On a daily basis there’s no more friction than iCloud. My phone backs up to my computer over WiFi once a day when it gets plugged in for charging. I don’t ever think about it—it just happens.
The other thing that’s a bit of a problem as I discovered is it doesn’t seem as if there’s any documented way (and I’m wary of undocumented workarounds) to have this backup anywhere but your boot drive. Especially with several OS X devices this can be a bit of a problem if you have an older undersized SSD. I was getting critically low on space and it turned out a huge amount was these backups.
Precisely my problem -- with all the household devices, we've outgrown the boot drive's ability to locally back them up. This is despite the fact that all itunes (or whatever it's called now) media is stored on a NAS and accessed through iTunes seamlessly.

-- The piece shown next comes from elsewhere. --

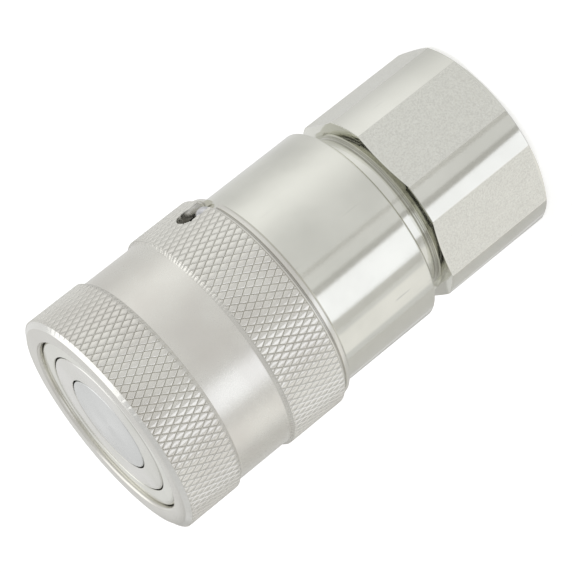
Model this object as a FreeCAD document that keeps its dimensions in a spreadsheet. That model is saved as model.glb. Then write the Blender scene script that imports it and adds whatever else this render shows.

I suppose I could mount a network drive / nfs share at the location iTunes believes is local ...
> I believe even encrypted backups can be cracked.
If anything, they're more prone to being cracked, since an attacker can load the backup onto a very fast system and run custom software which can run many permutations of keys against the backup to try to unlock it. With actual hardware, they're limited by having to manually enter the key in most cases plus any hardware or OS features which would notice that the user has entered too many incorrect passwords and lock down the device further.
On the other hand, if the computer that your backup has been backed up to is itself reasonably locked down, that might be an acceptable trade-off; they can't try to crack a backup they can't access in the first place.
Turn off iCloud and do local encrypted backups to your PC or Mac.
This works over your wifi network (if you prefer wireless charging at home) or via a cable connection.